I spoke with one of the paper's authors, Daniel Wallick, a principal in Vanguard's investment strategy group. He said that Vanguard's average active expense ratio over the period averaged 0.47 percent and currently averages 0.37 percent, lower than many industrywide index funds. The key to improving the odds of beating the benchmark were costs and talent, Wallick said. Industrywide, active funds in the lowest quartile as ranked by costs had a much higher probability of besting their benchmark, but even the lowest-cost funds bested the benchmark less than 40 percent of the time.

Free lunch?

Before you conclude that going with Vanguard active is superior to index funds, there are a few things to consider. First, Wallick was quick to point out that results varied within the time period studied and that one of the conclusions reached was that the investor had to be willing to stay with an active fund over long periods of time. Next, Wallick noted that the active funds were more volatile than the corresponding indexes. Some would say that this excess return was compensation for taking on more risk as measured by greater volatility. Thus, it wasn't excess return at all.

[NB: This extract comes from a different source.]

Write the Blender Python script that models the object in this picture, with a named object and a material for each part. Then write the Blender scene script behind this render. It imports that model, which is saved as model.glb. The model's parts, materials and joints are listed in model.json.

Finally, the paper examined returns after taxes. Unlike broad index funds, active funds buy and sell stocks that generate capital gains passed through to the fund owners and taxed by the IRS. That represented an extra cost estimated at 1.03 percent annually, while the broad index fund generated very little if any capital gains taxes. Wallick told me that "most of the time the Vanguard Total Stock Index Fund (VTSMX) bested the active U.S. stock funds on an after-tax basis."

It's fascinating that the firm that brought indexing to the public also has such a stellar record with its active funds. I thought the paper did a terrific job of comparing performance. It measured results using different methodologies and, according to some of these approaches the outperformance was less than the 0.59 percent noted above and even negative for some longer time periods. That, combined with the fact that taxes really do matter, leads me to conclude the broad index strategy is superior to Vanguard's active funds.

If you do go with some of Vanguard's active stock funds, consider locating them in a tax-deferred IRA or 401(k). That way the tax inefficiencies are eliminated. Make sure you are committed to staying in any active fund for the long-run. Performance-chasing rarely works. Finally, remember that the past outperformance is not a guarantee that even long-term future performance will best the benchmarks.